I wasn’t planning to do a separate Christmas post this year — I got a bunch of movies in foreign languages (Three Times by Hou Hsiao-Hsien, Fantômas and Les Vampires by Louis Feuillade, Lost Illusions by Xavier Giannoli, etc.), but that didn’t seem to justify a post. But then Songdog and family came over, and they got me something I’ve been drooling over and that is eminently Hattic: Merriam-Webster’s Collegiate Dictionary, 12th Edition. I used Merriam-Webster’s Collegiate for my entire working life, and every time a new edition came out the bosses would provide us proofreaders and editors with a copy each, and I would spend some time comparing it with the old one, checking the additions and omissions. I think I must have had the Seventh New Collegiate, which was around when I was in college, but I’ve definitely got the 8th (which I used at my first proofreading job) and every one since. I thought there would never be a 12th, since everyone kept saying the print dictionary was dead, but lo and behold, they put it out, and now I’ve got one. An impressively expanded etymology is that for abide; the 11th had simply
[ME, fr.
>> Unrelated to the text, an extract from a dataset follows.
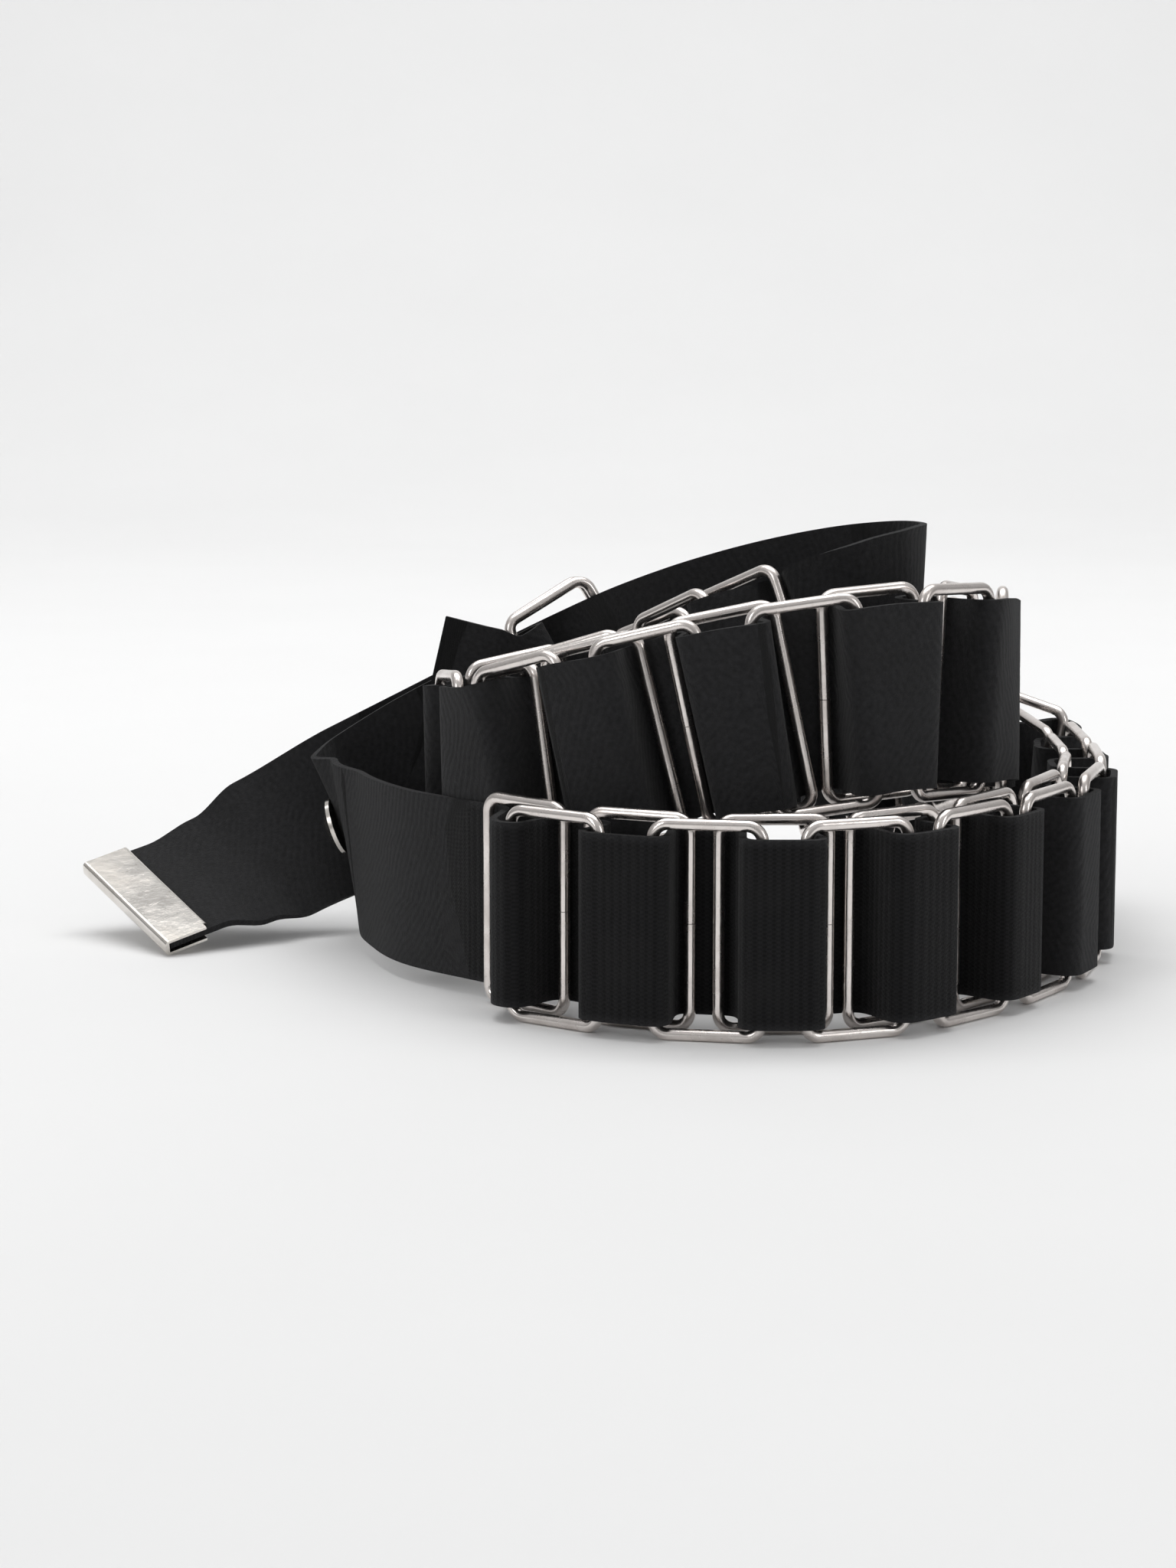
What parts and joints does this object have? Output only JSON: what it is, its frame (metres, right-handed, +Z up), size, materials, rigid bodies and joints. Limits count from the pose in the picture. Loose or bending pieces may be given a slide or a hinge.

OE ābīdan, fr. ā-, perfective prefix + bīdan to bide; akin to OHD ir-, perfective prefix — more at bide]
Look what it is now:
{ME abiden, going back to OE abīdan, from a-, perfective prefix + bīdan “to bide, wait”; a- (also ā-, ǣ- under stress in nominal derivatives) akin to OFris a-, perfective prefix, OS ā-, ō- (unstressed a-) and probably to OE or- “outward, extreme, lacking (in nominal compounds),” OFris & OS ur-, or-, OHG ar-, ir-, er- unstressed inchoative verb prefix, ur “out of, away from,” ON ūr-, ör-, “out of, from,” ør-, privative prefix, Gothic us- “out of,” us-, privative and perfective prefix; if from pre-Gmc *ud-s- akin to OE ūt “out” — more at out entry 1, bide}
(For some reason they’ve started using curly brackets with etymologies.) You’d think you’d wandered into the OED!
And Slavo/bulbul gave me Echopraxia by Peter Watts, the sequel to Blindsight, which I devoured over a decade ago and have not ceased thinking about since; I can’t wait to dig in.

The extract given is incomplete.